[Given request]
Take the lines from the beginning of the data below through the line holding "ring_past_seal = 1.6" and return exactly those.
++++ Record list
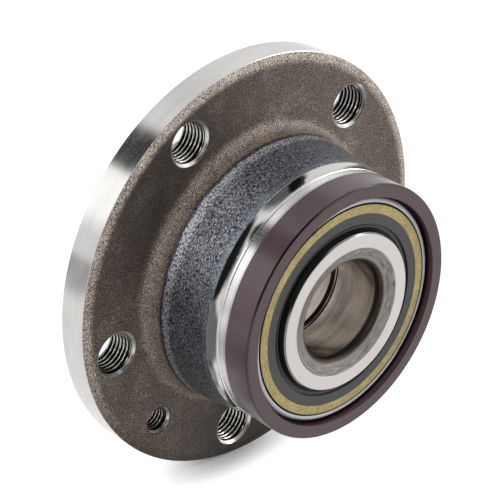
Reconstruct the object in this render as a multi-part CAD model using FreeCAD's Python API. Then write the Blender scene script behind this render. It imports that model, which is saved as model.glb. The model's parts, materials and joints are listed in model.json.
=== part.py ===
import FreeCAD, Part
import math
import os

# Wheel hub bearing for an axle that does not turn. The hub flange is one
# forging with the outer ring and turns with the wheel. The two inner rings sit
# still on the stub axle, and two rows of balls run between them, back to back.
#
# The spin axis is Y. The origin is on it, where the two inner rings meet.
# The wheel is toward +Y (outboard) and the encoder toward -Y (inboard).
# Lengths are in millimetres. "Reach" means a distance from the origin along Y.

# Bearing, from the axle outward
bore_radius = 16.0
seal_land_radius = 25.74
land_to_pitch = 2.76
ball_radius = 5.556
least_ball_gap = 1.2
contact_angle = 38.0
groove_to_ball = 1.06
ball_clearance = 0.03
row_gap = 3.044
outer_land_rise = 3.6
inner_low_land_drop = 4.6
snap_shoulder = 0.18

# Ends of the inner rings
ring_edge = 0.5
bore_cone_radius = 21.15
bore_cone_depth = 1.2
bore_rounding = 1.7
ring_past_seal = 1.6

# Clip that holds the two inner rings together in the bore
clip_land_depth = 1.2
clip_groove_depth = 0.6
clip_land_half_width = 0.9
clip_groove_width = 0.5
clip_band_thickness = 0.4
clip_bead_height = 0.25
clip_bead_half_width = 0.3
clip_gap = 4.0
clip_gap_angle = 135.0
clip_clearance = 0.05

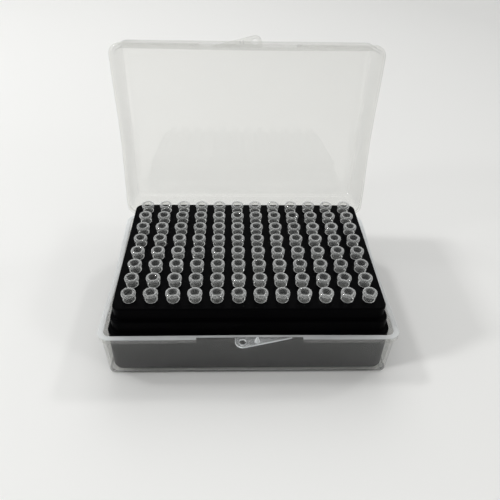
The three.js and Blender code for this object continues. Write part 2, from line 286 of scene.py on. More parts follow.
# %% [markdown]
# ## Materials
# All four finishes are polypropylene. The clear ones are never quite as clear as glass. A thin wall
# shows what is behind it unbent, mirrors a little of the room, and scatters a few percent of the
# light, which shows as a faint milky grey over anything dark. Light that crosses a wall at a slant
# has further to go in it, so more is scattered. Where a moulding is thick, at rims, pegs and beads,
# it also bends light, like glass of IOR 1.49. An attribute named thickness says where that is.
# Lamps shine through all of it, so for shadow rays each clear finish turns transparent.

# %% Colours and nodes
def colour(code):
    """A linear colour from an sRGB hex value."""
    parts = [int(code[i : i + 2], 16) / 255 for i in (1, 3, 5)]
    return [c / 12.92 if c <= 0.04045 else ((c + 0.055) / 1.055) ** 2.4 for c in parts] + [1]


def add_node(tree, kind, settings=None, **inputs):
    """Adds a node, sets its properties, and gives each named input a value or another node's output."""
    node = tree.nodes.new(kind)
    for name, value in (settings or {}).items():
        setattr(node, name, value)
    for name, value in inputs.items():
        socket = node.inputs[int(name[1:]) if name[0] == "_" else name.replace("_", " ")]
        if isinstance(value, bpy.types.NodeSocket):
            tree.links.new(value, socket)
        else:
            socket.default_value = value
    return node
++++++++
[Solution to the exercise]
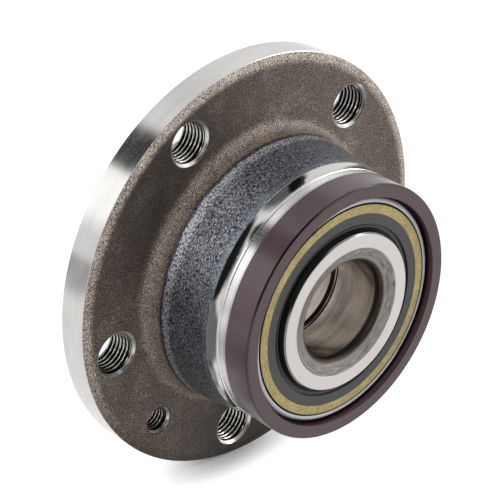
Reconstruct the object in this render as a multi-part CAD model using FreeCAD's Python API. Then write the Blender scene script behind this render. It imports that model, which is saved as model.glb. The model's parts, materials and joints are listed in model.json.
=== part.py ===
import FreeCAD, Part
import math
import os

# Wheel hub bearing for an axle that does not turn. The hub flange is one
# forging with the outer ring and turns with the wheel. The two inner rings sit
# still on the stub axle, and two rows of balls run between them, back to back.
#
# The spin axis is Y. The origin is on it, where the two inner rings meet.
# The wheel is toward +Y (outboard) and the encoder toward -Y (inboard).
# Lengths are in millimetres. "Reach" means a distance from the origin along Y.

# Bearing, from the axle outward
bore_radius = 16.0
seal_land_radius = 25.74
land_to_pitch = 2.76
ball_radius = 5.556
least_ball_gap = 1.2
contact_angle = 38.0
groove_to_ball = 1.06
ball_clearance = 0.03
row_gap = 3.044
outer_land_rise = 3.6
inner_low_land_drop = 4.6
snap_shoulder = 0.18

# Ends of the inner rings
ring_edge = 0.5
bore_cone_radius = 21.15
bore_cone_depth = 1.2
bore_rounding = 1.7
ring_past_seal = 1.6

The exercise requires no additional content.